A trio of scientists at N.C. State University received $12.8 million to genetically improve the quality and attributes of blueberries and cranberries, according to a university release.
Massimo Iorizzo, Mary Ann Lila and Penelope Perkins-Veazie were awarded a four-year, $6.4 million grant from the U.S. Department of Agriculture along with secured matching funds for the Vaccinium Coordinated Agricultural Project (or VacCAP). Iorizzo will lead the project at the Plants for Human Health Institute, which is located at the North Carolina Research Campus in Kannapolis.
The team is looking to solve issues facing the two berry markets due to rapid shifts in demand for higher quality products and stricter regulations.
The primary goal is to improve traits of the fruits including taste, appearance, quality, disease resistance and increase their phytonutrients, which are natural chemicals produced in plants to protect from things such as UV rays and insect attacks. They plan to do it by using genetic resources and tools to edit the DNA makeup of the fruits. By improving the berries genetically, the team looks to improve production efficiency, handling and processing and profitability in the future.
The domestic wholesale value of the US Vaccinium industry, the botanical species of both berries, exceeds $2 billion annually. While production and consumption is growing worldwide, U.S. production growth has slowed in the past five years, according to the release.

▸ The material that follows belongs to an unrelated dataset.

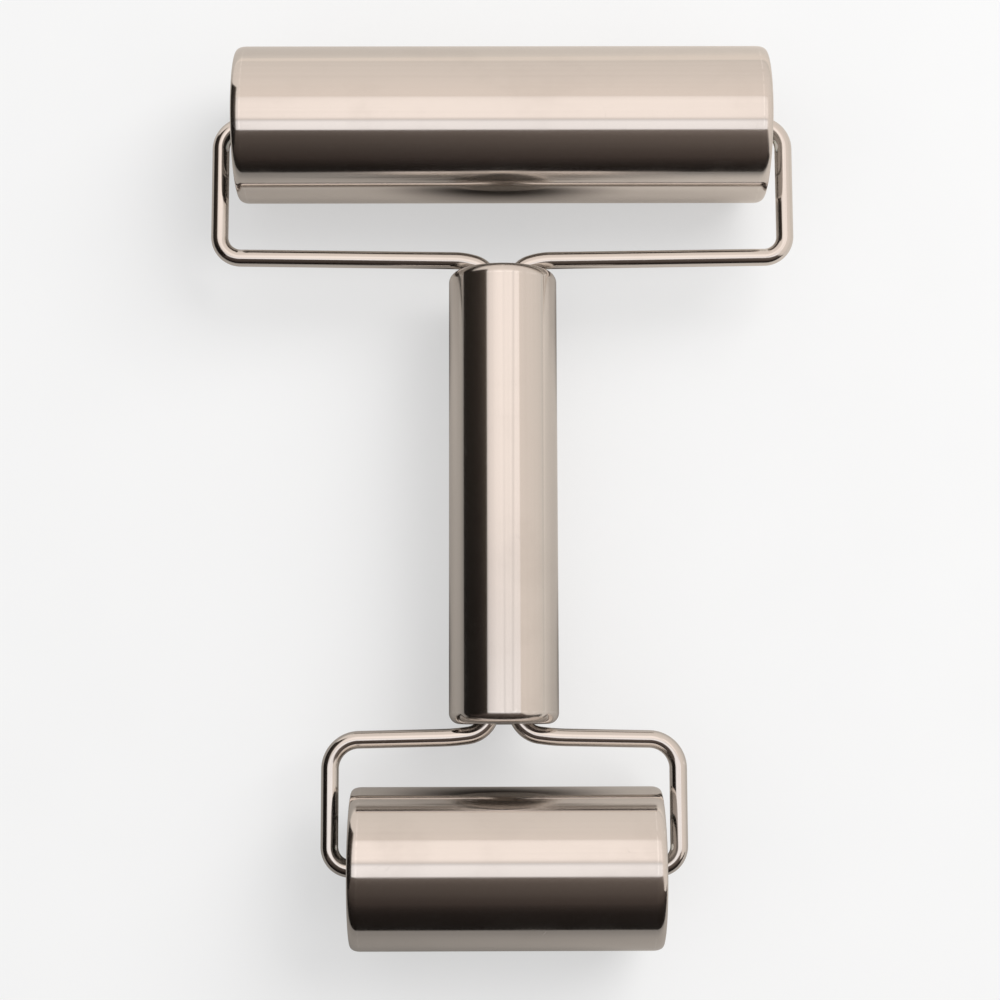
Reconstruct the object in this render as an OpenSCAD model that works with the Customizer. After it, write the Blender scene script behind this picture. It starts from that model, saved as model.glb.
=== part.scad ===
// Double-ended hand roller: a long and a short steel roller, each in a bent rod
// yoke, at the two ends of one tubular handle. It lies on its rollers: the floor
// is Z = 0, +Y runs along the handle to the long roller, X runs along the rollers.

/* [Rollers] */
// Outer diameter of both rollers
roller_d = 32; // [28:0.1:40]
// Length of the long roller over its end caps
long_roller_len = 108.7; // [80:0.1:140]
// Length of the short roller over its end caps
short_roller_len = 61.4; // [45:0.1:78]
// Distance between the two roller axes
axle_spacing = 151.8; // [150:0.1:180]
// Wall thickness of the roller tubes
roller_wall = 0.8; // [0.6:0.1:1.2]
// Length of the rounding at a roller's end rim
roller_rim_len = 1.9; // [0.8:0.1:2.2]
// How much smaller the rounding makes the roller at its end, on the radius
roller_rim_drop = 1; // [0.6:0.1:1.2]
// How far the long roller has slid to the right on its stubs
long_roller_float = -0.15; // [-0.15:0.05:0.4]
// How far the short roller has slid to the right on its stubs
short_roller_float = 0.4; // [-0.4:0.05:0.4]

/* [Handle] */
// Outer diameter of the handle tube
handle_d = 22; // [20:0.5:26]
// Length of the handle over its end caps
handle_len = 92; // [70:1:94]
// How far the middle of the handle lies towards the long roller
handle_shift = -1.5; // [-2:0.5:1]
// Wall thickness of the handle tube
handle_wall = 0.8; // [0.6:0.1:1.2]
// Rounding of the handle's end rims
handle_rim_r = 2.2; // [1.4:0.1:2.6]

/* [Yokes] */
// Diameter of the yoke rod
rod_d = 3.5; // [3:0.1:3.8]
// Gap between the long roller's end and each leg of its yoke, with the roller in the middle
long_leg_gap = 2.05; // [2.05:0.05:3.5]
// Gap between the short roller's end and each leg of its yoke, with the roller in the middle
short_leg_gap = 2.2; // [2.2:0.05:3.5]
// Height of a yoke's shoulder above the end of the handle, to the rod's centre
shoulder_rise = 2.65; // [2.4:0.05:3.2]
// Distance between the two runs of rod inside the handle
tang_spacing = 5; // [4.8:0.1:6]
// Length of rod inside the handle
tang_len = 26; // [22:1:30]

/* [Long yoke bends] */
// Slope of the long yoke's arms, in degrees
long_arm_slope = 0.8; // [0:0.1:1.5]
// Distance of the long yoke's shoulder from the middle
long_shoulder_x = 7.9; // [7.9:0.1:10]
// Angle between the long yoke's shoulder and a straight line across, in degrees
long_shoulder_angle = 17; // [12:1:17]
// Bend radius where the long yoke leaves the handle
long_neck_r = 4.5; // [3.5:0.1:4.5]
// Radius of the long yoke's easy bend at the shoulder
long_shoulder_r = 14; // [6:1:14]
// Bend radius at the long yoke's outer corners
long_corner_r = 4.4; // [3.5:0.1:5]
// Bend radius where the long yoke turns in to the roller
long_axle_r = 5.2; // [4.6:0.1:5.2]

/* [Short yoke bends] */
// Slope of the short yoke's arms, in degrees
short_arm_slope = 1.2; // [0:0.1:1.5]
// Distance of the short yoke's shoulder from the middle
short_shoulder_x = 9.9; // [9.9:0.1:11]
// Angle between the short yoke's shoulder and a straight line across, in degrees
short_shoulder_angle = 8; // [7:0.5:9]
// Bend radius where the short yoke leaves the handle
short_neck_r = 5.4; // [4:0.1:5.4]
// Radius of the short yoke's easy bend at the shoulder
short_shoulder_r = 40; // [10:1:40]
// Bend radius at the short yoke's outer corners
short_corner_r = 5.8; // [4:0.1:6]
// Bend radius where the short yoke turns in to the roller
short_axle_r = 4.3; // [3.8:0.1:4.8]

/* [Bushes] */
// Running clearance between an axle stub and its bush, on the radius
bush_clearance = 0.05; // [0.03:0.01:0.09]
// Wall thickness of a bush
bush_wall = 1.6; // [1.2:0.1:2]
// Length of a bush under its flange
bush_len = 5.2; // [4:0.1:6]
// Thickness of a bush's flange
bush_flange = 0.8; // [0.6:0.1:0.8]

/* [Hidden] */
$fn = 72;

steel = [0.80, 0.76, 0.72];
dark_steel = [0.55, 0.52, 0.50];
nylon = [0.88, 0.87, 0.84];

roller_r = roller_d / 2;
handle_r = handle_d / 2;
rod_r = rod_d / 2;
axle_y = axle_spacing / 2;
axle_z = roller_r;
handle_front_y = handle_shift + handle_len / 2;
handle_rear_y = handle_shift - handle_len / 2;
tang_x = tang_spacing / 2;

// Pressed sheet of the roller end caps and the handle caps
sheet = 0.8;
cap_skirt = 5;
// The dished middle of a roller cap, which gives the yoke's bend its room
dish_depth = 2.5;
dish_r = 9.4;
dish_slant = 1;
bush_r = rod_r + bush_clearance + bush_wall;
flange_r = bush_r + 1.2;
// The axle stub ends a little past the bush
stub_past_bush = 1.5;
stub_depth = dish_depth + bush_len + stub_past_bush;

// The slot that both runs of rod share in a handle cap, and the weld that closes it
slot_half_w = 3.4;
slot_r = rod_r + 0.5;
plug_len = 8;
plug_depth = 7.5;

// How far a straight run reaches into a bend, and how much thicker the bend is
bend_overlap = 0.1;
bend_swell = 0.005;
arc_step = 7.5;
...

The cranberry industry has faced headwinds due to a shift in demand from juice to higher-value products, such as sweetened dried cranberries. This requires more stringent parameters that result in 20% of production being diverted to the lower-valued juice concentrate market.
A recent Global Blueberry Statistics Intelligence Report (GBSI) found fruit quality has risen in importance among consumers. The current blueberry cultivars often produce fresh market fruit and inconsistent sensory profiles, such as firmness, crispness and sweetness, that don’t align with consumer preferences, which limits growth potential in a high value market. Another issue is the industry’s need to switch to mechanical harvesting, rather than by hand. Hand harvesting accounts for up to 50-80% of production costs, but farmers can’t produce berries firm enough to pass market quality after being handled less-than-delicate machinery.
Using DNA-based information is an uncommon practice in blueberry and cranberry breeding programs. “In 2015, when I joined this community, it was clear to me and many others that there was a need to secure the funds to develop a … project that could advance genetic discoveries with potential applications in breeding programs,” Iorizzo says.
The project is part of the USDA’s National Institute of Food and Agriculture Specialty Crop Research Initiative, which funds multiyear, multi-institutional collaborative projects. In addition to the three N.C. State scientists, the project involves researchers from seven U.S. academic institutions, three U.S.D.A. research centers and three international research partners.